As it is, we have in the automobile a mass transit system not infrequently in the hands of an inept, emotionally out of control, angry, deeply disturbed, or panicked driver in control of a vehicle of unknown condition. It should be obvious that this is no way to run a mass transit system. No such system would be tolerated and the only reason it is not so viewed is that corporations have continuously sold it as an individual’s thrill-generating device for getting from point A to point B as fast as one can and in a style that will impress others. This was demonstrated when General Motors manipulated the destruction of the old Red Line light rail system that served much of Sothern California in order to create a larger market for their cars. With the small driverless car we would retain the ability to go where we want when we want, but with an efficiency and safety far beyond what we now have.

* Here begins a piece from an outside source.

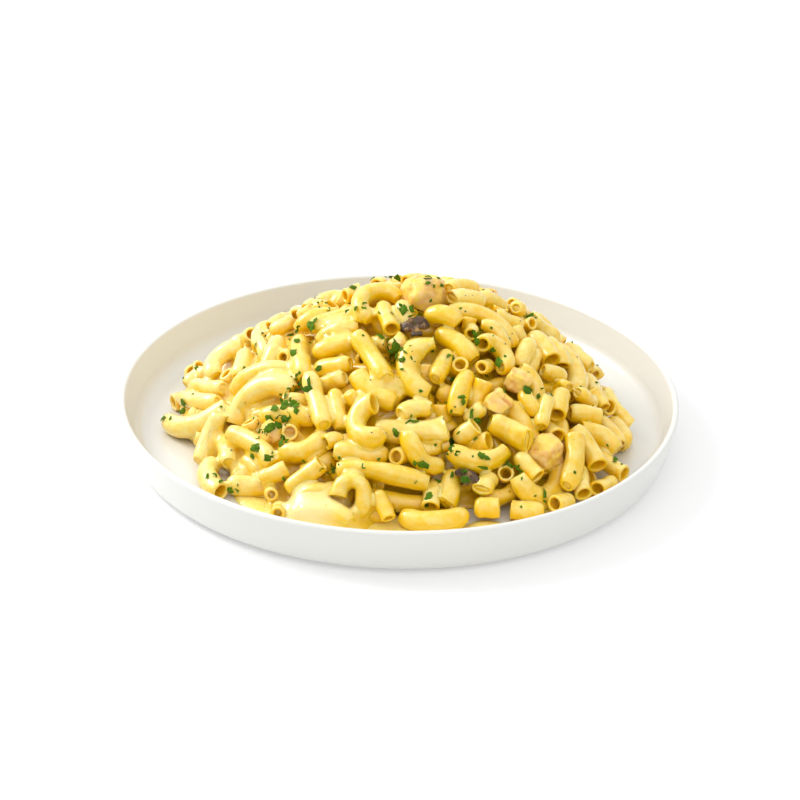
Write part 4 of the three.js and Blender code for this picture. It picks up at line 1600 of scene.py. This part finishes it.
def macaroni_material():
    """Glossy pasta with cream in patches, paler on top for cream and painted top light, with painted shade
    deep in the heap and a painted warm glow in the bores.
    """
    material, tree, surface = new_material("macaroni")
    tone = maths(tree, "MULTIPLY", value_of(tree, "tone"), 0.35)
    cover = cream_on(tree, {
        "Patch Size": 5.0, "Roughness": 0.6, "Tone": tone, "Upward": 0.3,
        "Bare Below": 0.62, "Full Above": 1.15})
    skin = blend(tree, cover, colour(245, 201, 3), colour(253, 231, 146))
    # Painted shade: deeper in the heap the pasta is coloured darker.
    skin = blend(tree, value_of(tree, "deep"), skin, colour(226, 187, 6))
    # Inside the bores: bare pasta without cream, painted a warm yellow for light that glows through the
    # wall and bounces inside.
    skin = blend(tree, value_of(tree, "bore"), skin, colour(247, 207, 26))
    plug(tree, surface["Base Color"], skin)
    uneven_gloss(tree, surface, 3.0, 0.26, 0.4)
    creamy(surface, 1.0)
    bumped(tree, surface, noise_in(tree, 3.4), 0.3, 0.5)
    return material


def sauce_material():
    """Thick cream, with painted shade in the gaps, paler on top for cream and painted top light, and palest
    where it ran together.
    """
    material, tree, surface = new_material("cheese_sauce")
    cover = cream_on(tree, {"Patch Size": 9.0, "Upward": 0.4, "Bare Below": 0.45, "Full Above": 1.15})
    cream = blend(tree, cover, colour(245, 201, 4), colour(253, 231, 148))
    cream = blend(tree, value_of(tree, "pooled"), cream, colour(255, 234, 176))
    # Painted shade in the gaps.
    cream = blend(tree, value_of(tree, "deep"), cream, colour(230, 192, 18))
    plug(tree, surface["Base Color"], cream)
    uneven_gloss(tree, surface, 4.0, 0.28, 0.4)
    creamy(surface, 1.0)
    bumped(tree, surface, noise_in(tree, 2.5, 3.0, 0.6), 0.25, 0.4)
    return material


def puddle_material():
    """Thin cream on the plate."""
    material, tree, surface = new_material("thin_sauce")
    patch = noise_in(tree, 6.0, 3.0)
    plug(tree, surface["Base Color"], blend(tree, patch, colour(254, 224, 112), colour(255, 232, 146)))
    uneven_gloss(tree, surface, 6.0, 0.2, 0.34, 3.0)
    creamy(surface, 0.4)
    return material


def chicken_material():
    """Cooked breast with fine strands and painted shade in its clefts, partly under cream."""
    material, tree, surface = new_material("chicken_breast")
    strands = remap(tree, value_of(tree, "strands"), -1.6, 1.6, 0, 1)
    meat = ramp(tree, strands,
                (0.1, colour(226, 172, 92)), (0.5, colour(240, 196, 118)), (0.9, colour(250, 216, 150)))
    # Painted shade: the clefts are coloured a darker brown.
    meat = blend(tree, value_of(tree, "clefts"), meat, colour(218, 150, 54))
    cover = cream_on(tree, {
        "Patch Size": 6.0, "Roughness": 0.6, "Bare Below": 0.4, "Full Above": 0.56, "Most": 0.85})
    plug(tree, surface["Base Color"], blend(tree, cover, meat, colour(254, 218, 96)))
    plug(tree, surface["Roughness"], remap(tree, cover, 0, 0.85, 0.48, 0.32))
    creamy(surface, 0.2)
    bumped(tree, surface, noise_in(tree, 0.8, 3.0, 0.6), 0.25, 0.3)
    return material


def mushroom_material():
    """Brown flesh, dark skin and gills, and a little cream."""
    material, tree, surface = new_material("cooked_mushroom")
    flesh = blend(tree, noise_in(tree, 2.5, 3.0), colour(96, 62, 30), colour(156, 110, 62))
    skin = remap(tree, value_of(tree, "edge"), 0.5, 0.95, 0, 1)
    flesh = blend(tree, skin, flesh, colour(52, 34, 16))
    gills = remap(tree, value_of(tree, "gills"), 0.3, 0.9, 0, 0.8)
    flesh = blend(tree, gills, flesh, colour(64, 42, 22))
    cover = cream_on(tree, {"Patch Size": 3.0, "Bare Below": 0.52, "Full Above": 0.72, "Most": 0.55})
    plug(tree, surface["Base Color"], blend(tree, cover, flesh, colour(206, 160, 82)))
    plug(tree, surface["Roughness"], remap(tree, cover, 0, 0.9, 0.42, 0.3))
    surface["Coat Weight"].default_value = 0.15
    bumped(tree, surface, noise_in(tree, 0.7, 3.0), 0.3, 0.3)
    return material


def parsley_material():
    """Chopped leaf, darker in places."""
    material, tree, surface = new_material("parsley")
    green = blend(tree, noise_in(tree, 1.6), colour(40, 80, 4), colour(112, 148, 24))
    darker = remap(tree, noise_in(tree, 16.0, 1.0), 0.5, 0.65, 0, 0.6)
    plug(tree, surface["Base Color"], blend(tree, darker, green, colour(46, 92, 8)))
    uneven_gloss(tree, surface, 0.9, 0.35, 0.6)
    surface["Subsurface Weight"].default_value = 0.1
    surface["Subsurface Scale"].default_value = 0.0004
    surface["Specular IOR Level"].default_value = 0.12
    bumped(tree, surface, noise_in(tree, 0.5), 0.4, 0.2)
    return material


def pepper_material():
    """Brown to black specks."""
    material, tree, surface = new_material("pepper")
    dark = blend(tree, noise_in(tree, 3.0), colour(40, 28, 20), colour(96, 60, 30))
    plug(tree, surface["Base Color"], dark)
    uneven_gloss(tree, surface, 1.0, 0.5, 0.8)
    return material


def plate_material():
    """White glaze with hardly a change of tone."""
    material, tree, surface = new_material("white_glaze")
    patch = noise_in(tree, 60.0, 0.0)
    plug(tree, surface["Base Color"], blend(tree, patch, colour(225, 225, 220), colour(227, 227, 222)))
    surface["Roughness"].default_value = 0.29
    surface["Coat Weight"].default_value = 0.3
    surface["Coat Roughness"].default_value = 0.12
    return material


# ================================================================ light, floor and camera
# The room is brighter on one side: how far a way points to that side, and how bright it is there.
BRIGHT_SIDE = (-0.25, 0.45, 0.86)
SKY_DARK_AT, SKY_BRIGHT_AT = -0.6, 0.75
SKY_DARK, SKY_BRIGHT = 0.22, 1.08
FLOOR_REACH = 4000.0
FLOOR_GREYS = (0.68, 0.68, 0.68, 1), (0.69, 0.69, 0.69, 1)
FLOOR_GLOW = 0.25
LAMPS = (  # name, place, width and power of lamps that point at the middle of the plate
    ("window", (-0.9, 0.36, 0.8), 0.6, 9.8),
    ("fill", (0.4, -1.0, 1.05), 1.4, 5.6),
)
CAMERA_AT = Vector((0.0005, -0.8603, 0.4691))
CAMERA_DOWN = 27.72
CAMERA_ROLL = 1.10
CAMERA_LENS = 90.0


def room():
    """Light from all round, brighter on one side."""
    world = bpy.data.worlds.new("room")
    bpy.context.scene.world = world
    world.use_nodes = True
    tree = world.node_tree
    way = vector_maths(tree, "NORMALIZE", add(tree, "ShaderNodeTexCoord", out="Generated"))
    lit = vector_maths(tree, "DOT_PRODUCT", way, BRIGHT_SIDE)
    glow = tree.nodes["Background"].inputs
    plug(tree, glow["Strength"], remap(tree, lit, SKY_DARK_AT, SKY_BRIGHT_AT, SKY_DARK, SKY_BRIGHT))
    glow["Color"].default_value = (1.0, 1.0, 1.0, 1)
    bpy.context.scene.view_settings.view_transform = "Standard"


def paper_floor():
    """A wide pale floor that glows a little, like paper lit from behind."""
    material, tree, surface = new_material("paper_floor")
    plug(tree, surface["Base Color"], blend(tree, noise_in(tree, 300.0), *FLOOR_GREYS))
    surface["Roughness"].default_value = 0.9
    surface["Emission Color"].default_value = (1, 1, 1, 1)
    surface["Emission Strength"].default_value = FLOOR_GLOW
    corners = [(FLOOR_REACH * x, FLOOR_REACH * y, 0) for x, y in ((-1, -1), (1, -1), (1, 1), (-1, 1))]
    floor = bpy.data.objects.new("floor", mesh_of("floor", corners, [(0, 1, 2, 3)]))
    floor.data.materials.append(material)
    bpy.context.scene.collection.objects.link(floor)


def lamps():
    """A window on the left and a weaker, broader light from the front."""
    for name, at, width, power in LAMPS:
        light = bpy.data.lights.new(name, "AREA")
        light.size = width
        light.energy = power
        lamp = bpy.data.objects.new(name, light)
        lamp.location = at
        lamp.rotation_euler = (-Vector(at)).to_track_quat("-Z", "Y").to_euler()
        bpy.context.scene.collection.objects.link(lamp)


def camera():
    """The view from the front, a little from above."""
    data = bpy.data.cameras.new("camera")
    data.lens = CAMERA_LENS
    data.sensor_width = 36.0
    data.clip_start = 0.05
    eye = bpy.data.objects.new("camera", data)
    down = Matrix.Rotation(math.radians(90 - CAMERA_DOWN), 4, "X")
    roll = Matrix.Rotation(math.radians(CAMERA_ROLL), 4, "Z")
    eye.matrix_world = Matrix.Translation(CAMERA_AT) @ down @ roll
    bpy.context.scene.collection.objects.link(eye)
    bpy.context.scene.camera = eye


# ================================================================ the whole plate of food
camera()
room()
paper_floor()
lamps()
shown("plate_glazed", plate_mesh(), plate_material(), ["plate"])
noodles = noodle_layout()
pasta = noodle_pieces(noodles, macaroni_material())
sauce = shown("sauce", sauce_mesh(noodles, SAUCE_CELL), sauce_material(), ["pasta_heap"])
shown("sauce_puddle", puddle_mesh(), puddle_material())
garnish(Landing([*pasta, sauce, *topping_pieces()]))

The fact that an existing automobile company would attack this development in its infancy on the grounds that it was, in a thrill-seeking sense, boring should tell us volumes about the odds that reason faces in an image-soaked communication system we call the media. The same motivation and its dire consequences lie behind the resistance to red light cameras that photographs drivers and their vehicles that run red lights at traffic signals, even though these are targeted on a major cause of death and injury. This resistance has been so intense that some cities have removed them. This is the kind of idiocy that also fuels the many conflicts between religion and science, e.g. the denial of evolution in favor of religious accounts of human origin and development. Some schools in the South actually use the Bible as the basic text for teaching in this matter. This kind of idiocy must be stopped before it becomes policy in the hands of Far Right conservatives and the corporate wealth that so cynically uses them as its major political constituency.
Real consequences await the illusions of those who deny reason and evidence.